AV-K FRACTURE
[Uscita: 02/01/2015]
Seconda uscita davvero sorprendente per il talentuoso artista salernitano Anacleto Vitolo, che dopo il suo esordio in Laverna con l’album “A Centripetal Fugue” e una firma con la prestigiosa Fat Cat, sceglie una piccola produzione, Manyfeetunder, per il suo “Fracture”, segnando di fatto, come preannunciato dal titolo, una nuova ripartenza. Dall’ambient sofisticato del primo lavoro ad una rivalutazione in senso qualitativamente ‘alto’ della sua originaria passione per la techno. Gli ambiti di ripescaggio tengono senz’altro conto della scena di Detroit ma anche dei precursori più illuminati della terra di Albione della Warp Records (elettronica e dark ambient) fino ad arrivare al Ben Frost di “Theory of Machines” (2007). La ricerca sembra rivolgersi verso l’intensità sonora, verso la densità e l’intricante gioco del glitch, in grado di diradare e comprimere, nebulizzare, stratificare e forgiare morfologicamente la struttura complessiva, l’intera impalcatura sinusoidale. Prx/dlt ha un battito techno ossessivo e attutito, sa di tribale e alieno nello stesso momento. Il groove è una propulsione che si espande per saturazione. L’elettronica di 2 ha un’anima oscura e sintetica, sembrano segnali disperati dopo un’apocalisse, dopo una devastazione nucleare. Molto bello il gioco di sospensione e la ripresa tematica e intervallata di schemi timbrici variati in frequenza.

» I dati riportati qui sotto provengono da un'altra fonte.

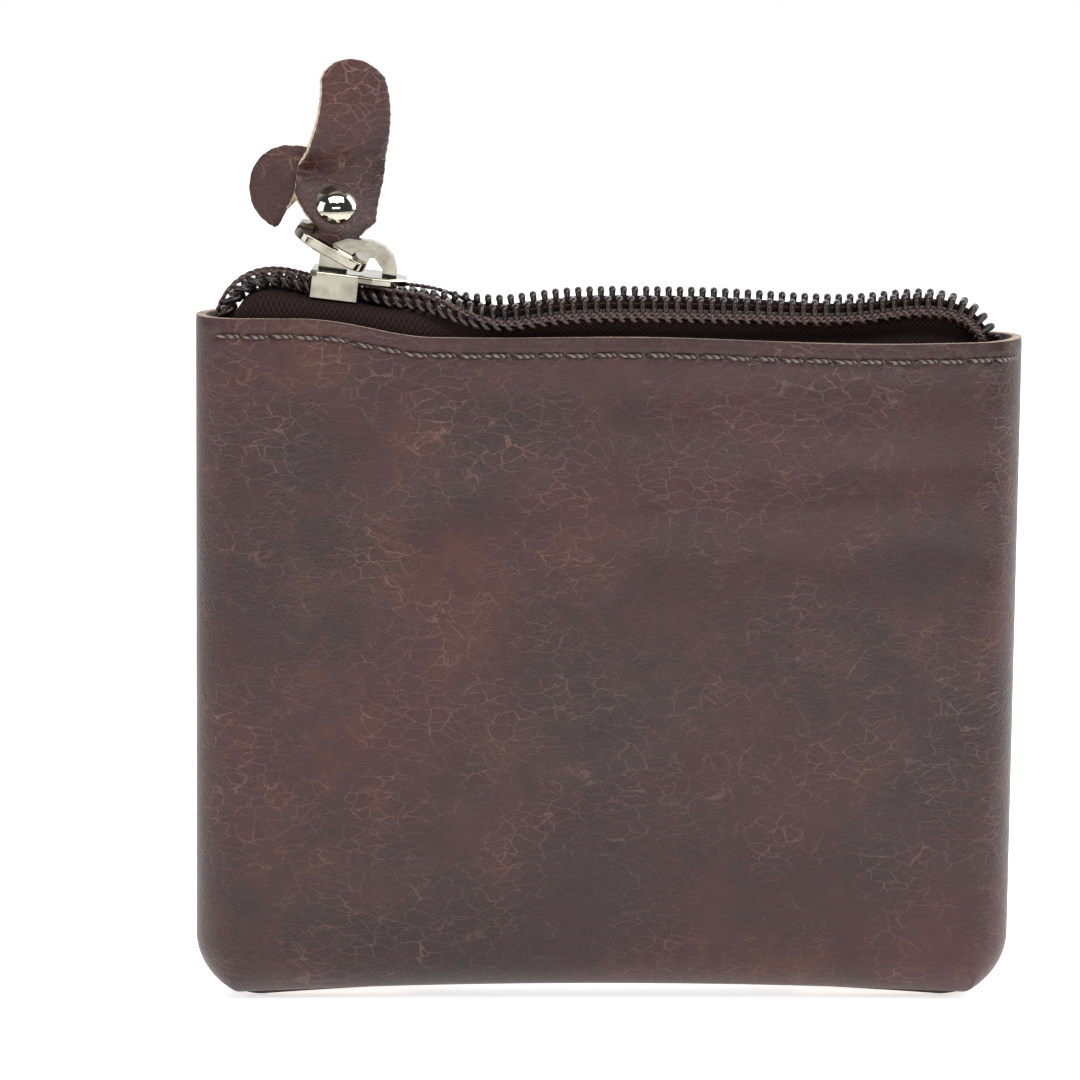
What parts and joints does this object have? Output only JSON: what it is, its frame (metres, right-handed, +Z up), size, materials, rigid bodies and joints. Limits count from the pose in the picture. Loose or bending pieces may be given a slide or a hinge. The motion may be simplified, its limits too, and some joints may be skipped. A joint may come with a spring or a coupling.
{
  "type": "coin purse",
  "caption": "Flat leather coin purse with a coil zipper along its mouth, a metal slider and ring, and a riveted leather pull strap.",
  "frame": {"origin": "centre of the purse's width and depth, at the level of the lowest point of its bottom corners", "axes": "+Z up towards the mouth, +X to the right as seen from the front, the front wall faces -Y"},
  "size_m": [0.1102, 0.0141, 0.1263],
  "materials": {
    "leather": "pull-up leather, dark burgundy brown, lightly creased",
    "strap_leather": "same leather with raw tan edges",
    "topstitch_thread": "bonded thread, dark brown",
    "zip_tape": "woven polyester, dark brown",
    "coil_nylon": "nylon monofilament, nearly black brown",
    "coil_cord": "filler cord",
    "chain_stitch": "polyester chain stitch, brown",
    "nickel": "nickel plated zinc, polished",
    "rivet_nickel": "nickel plated steel, polished"
  },
  "bodies": {
    "purse": {"front_panel": "leather", "back_panel": "leather", "front_topstitch": "topstitch_thread", "back_topstitch": "topstitch_thread", "seam_thread": "topstitch_thread", "front_zip_tape": "zip_tape", "back_zip_tape": "zip_tape", "front_coil": "coil_nylon", "back_coil": "coil_nylon", "front_coil_cord": "coil_cord", "back_coil_cord": "coil_cord", "front_coil_thread": "chain_stitch", "back_coil_thread": "chain_stitch"},
    "slider": {"slider_body": "nickel", "slider_crown": "nickel"},
    "ring": {"pull_ring": "nickel"},
    "strap": {"pull_strap": "strap_leather", "rivet_cap": "rivet_nickel", "rivet_post": "rivet_nickel"}
  },
  "joints": [
    {"name": "slider_slide", "type": "slide", "parent": "purse", "child": "slider", "axis": [1, 0, 0], "range_m": [-0.006, 0.076], "deforming": ["front_zip_tape", "front_coil", "front_coil_cord", "front_coil_thread", "back_zip_tape", "back_coil", "back_coil_cord", "back_coil_thread"]},
    {"name": "ring_swing", "type": "hinge", "parent": "slider", "child": "ring", "pos_m": [-0.03205, 0, 0.10004], "axis": [0, 1, 0], "range_deg": [0, 50]},
    {"name": "strap_swing", "type": "hinge", "parent": "ring", "child": "strap", "pos_m": [-0.03543, 0.00408, 0.10249], "axis": [0.866, 0, -0.5], "range_deg": [-60, 4]}
  ]
}
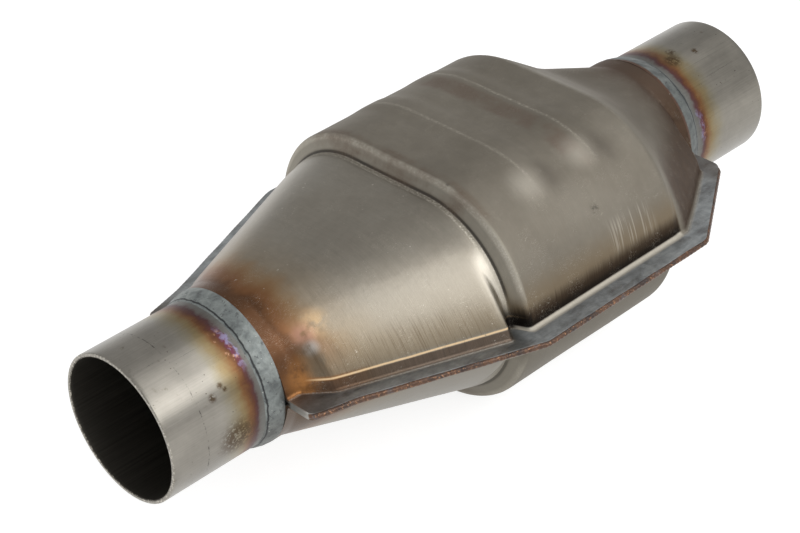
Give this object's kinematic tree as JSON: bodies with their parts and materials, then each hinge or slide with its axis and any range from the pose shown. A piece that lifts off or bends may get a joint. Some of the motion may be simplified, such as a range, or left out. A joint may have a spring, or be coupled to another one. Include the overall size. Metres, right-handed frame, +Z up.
{
  "type": "catalytic converter",
  "caption": "Clamshell exhaust converter: welded oval half shells around a mat-held ceramic brick, with a stub pipe at each end.",
  "frame": {"origin": "centre of the inlet pipe's mouth", "axes": "+X along the common axis of both pipes from the inlet mouth to the outlet mouth, +Z up, square to the split plane of the half shells"},
  "size_m": [0.3, 0.1456, 0.0904],
  "materials": {
    "shell_steel": "stamped stainless sheet, satin, heat tinted near the welds",
    "pipe_steel": "stainless tube, fine lengthwise brushing, heat tinted near the bead",
    "ring_bead": "dull oxidised weld bead",
    "seam_bead": "fused edge bead, brown heat tint",
    "honeycomb": "matte fired ceramic with thin square channels",
    "mineral_mat": "soft mineral fibre mat",
    "knitted_wire": "knitted stainless wire, compressed"
  },
  "bodies": {
    "root": {"upper_shell": "shell_steel", "lower_shell": "shell_steel", "inlet_pipe": "pipe_steel", "outlet_pipe": "pipe_steel", "inlet_weld": "ring_bead", "outlet_weld": "ring_bead", "seam_weld_left": "seam_bead", "seam_weld_right": "seam_bead", "catalyst_brick": "honeycomb", "support_mat": "mineral_mat", "inlet_mesh_ring": "knitted_wire", "outlet_mesh_ring": "knitted_wire"}
  },
  "joints": []
}
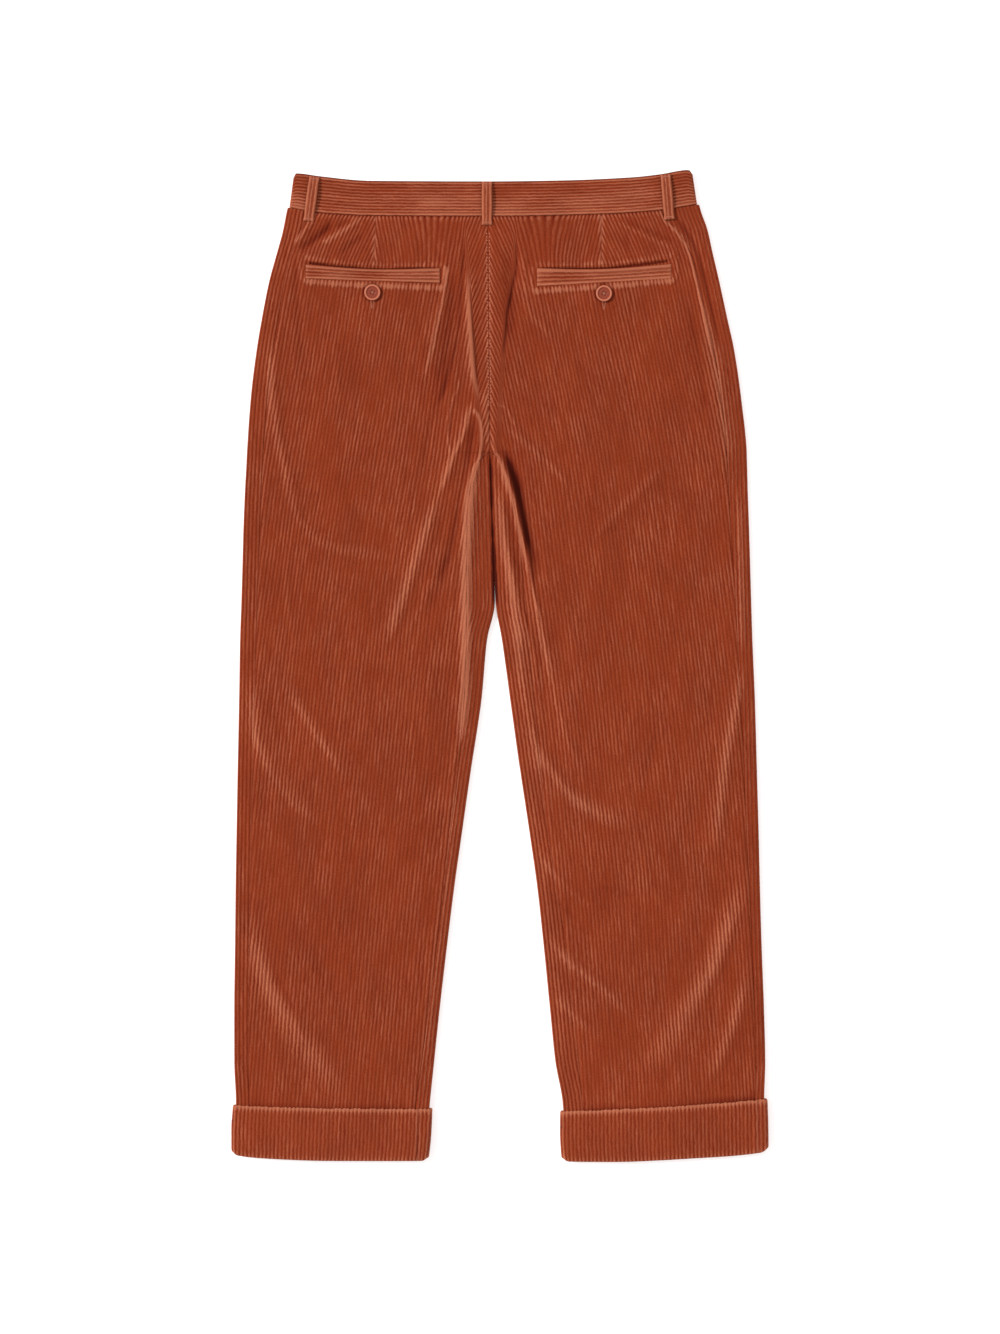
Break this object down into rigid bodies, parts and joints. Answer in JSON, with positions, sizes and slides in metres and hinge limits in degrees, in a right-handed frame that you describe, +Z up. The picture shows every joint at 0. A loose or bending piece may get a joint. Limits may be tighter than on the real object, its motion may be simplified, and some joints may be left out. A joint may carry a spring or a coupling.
{
  "type": "corduroy trousers",
  "caption": "Wide-wale corduroy trousers laid flat with the back up: shaped waistband with belt loops, welted hip pockets with buttons, straight legs with turn-ups.",
  "frame": {"origin": "middle of the bounding box on the surface that the trousers lie on", "axes": "+X towards the wearer's right, which is on the right seen from above, +Y from the turn-ups towards the waistband, +Z up from the surface, out of the back of the trousers"},
  "size_m": [0.5377, 0.9921, 0.011],
  "materials": {
    "corduroy": "rust-orange cotton corduroy with wide wales and a soft cut pile",
    "button": "rust-orange resin dyed to match, satin"
  },
  "bodies": {
    "root": {"back_panel_left": "corduroy", "back_panel_right": "corduroy", "front_panel_left": "corduroy", "front_panel_right": "corduroy", "waistband": "corduroy", "belt_loop_left": "corduroy", "belt_loop_back": "corduroy", "belt_loop_right": "corduroy", "pocket_welt_left": "corduroy", "pocket_welt_right": "corduroy", "pocket_button_left": "button", "pocket_button_right": "button", "cuff_left": "corduroy", "cuff_right": "corduroy"}
  },
  "joints": []
}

La suite omonima Fracture è un amalgama riassuntivo e raccontato in crescendo della concettualità di tutto il disco. Davvero un brano strutturato, pensato e sviluppato da un ingegnere del suono. Si apre con una serie di impulsi ottenuti attraverso la tecnica del glitch e si fa strada attraverso una serie di droni abrasivi e distorti che tracciano atmosfere cupe e stranianti, a tratti quasi repellenti. Intorno al quarto minuto prende largo il techno beat che lega la serie di sferzate elettroniche che via via si propagano in tutta la loro gravosa intensità fino a diradarsi in un climax impalpabile e quasi etereo, in cui le sorgenti sonore fondono e confluiscono legandosi insieme in perfetta armonia e inattesa impellenza melodica. Intorno al nono minuto ogni punto di riferimento si perde: gli impulsi si trascinano in frequenze bassissime e ridondanti, la pregnanza diventa opprimente e sfocata e si trascina nella sua lugubre sconnessione fin oltre il dodicesimo minuto. Una parvenza di riposo sensoriale nell'apertura di Drag che poi deflagra in un battito selvaggio e incessante. Ed è proprio la parte centrale di questo pezzo, macchinosa e iper satura a intingere nell'eccesso e a compromettere, a parere di chi scrive, la partitura sempre saggiamente calibrata di questo lavoro. Al punto che We con i suoi bei spunti avant ed i richiami space, sembra a tratti voler forzare l'indulgere spasmodico verso qualcosa che da sperimentazione finisce per banalizzarsi in uno sprint finale tribal techno. Ed è una seconda piccola scivolata. Ben contestualizzata invece in un racconto cinematico preciso, la stagnazione della finale 1114 e i clangori metallici di ispirazione industrial noise a stampo Autechre di Morph.